Sinise, who credits his role as Lieutenant Dan in the hit movie Forrest Gump for introducing him to the world of military veterans, said in the interview that he’s building Anderson a home in Tennessee.

“Recently we held what we call a Walls of Honor ceremony. It’s kind of the midway point in our home-building process. Bryan is going to have a new home sometime around Veterans Day in Tennessee. We’re building his house in Tennessee,” Sinise explained. “So he’s one of our many recipients of these rise homes that we’re building. And I’m just very, very grateful to have him as a friend and to have also known him. He’s been an inspiration. I write about him in my book, and I was privileged to write the foreword to the book that he wrote called No Turning Back. He’s a wonderful guy.”

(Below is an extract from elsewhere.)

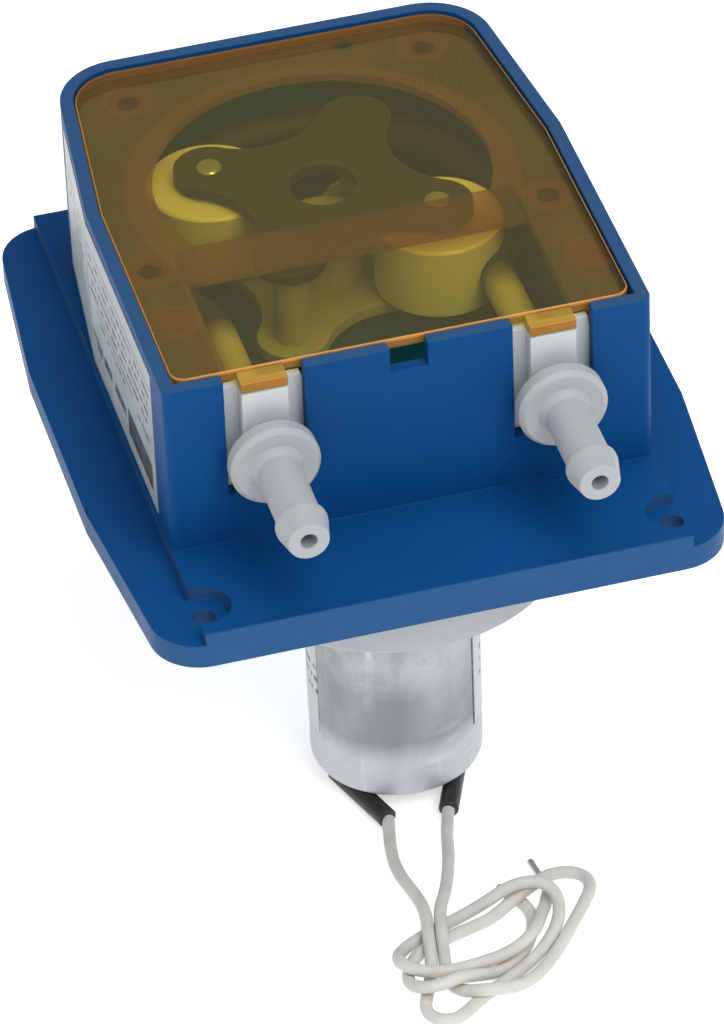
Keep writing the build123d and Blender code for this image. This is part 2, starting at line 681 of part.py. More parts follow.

Gary Sinise’s foundation likes to honor all sorts of military stories, like that of actor and veteran Jimmy Stewart

Back in April, the Gary Sinise Foundation wrote up a touching tribute to one of the country’s most prominent war heroes, actor Jimmy Stewart.

“One of my all time favorite actors and a great American,” Sinise also wrote. “Jimmy Stewart was simply always worth watching, so many great performances. Thank you Mr Stewart for years of entertaining us and for your service to our country.”

Jimmy Stewart’s patriotic enrollment during the height of his career would likely never happen in today’s world. Even at the time, Hollywood studios wondered why a rising star like Stewart would risk everything he had accomplished to fight in a foreign war. Stewart’s answer underscores a sense of honor and duty that simply does not largely exist today in American culture.

“This country’s conscience is bigger than all the studios in Hollywood put together,” Stewart said at the time. “And the time will come when we’ll have to fight.”

Stewart was eventually appointed commander of the 703rd squadron after some difficulties finding his place in the service as a famous actor. The honor didn’t come without a cost, though. As Robert Matzen, author of Mission: Jimmy Stewart and the Fight for Europe, wrote, the actor then suffered from intense PTSD, which society called “flak-happy” at the time.

“The war had changed Jim down to the molecular level,” Matzen wrote. “He could never begin to articulate what those four-and-a-half years, including fifteen months in combat, had done to him. One thing he could do was express a bit of it on-screen.”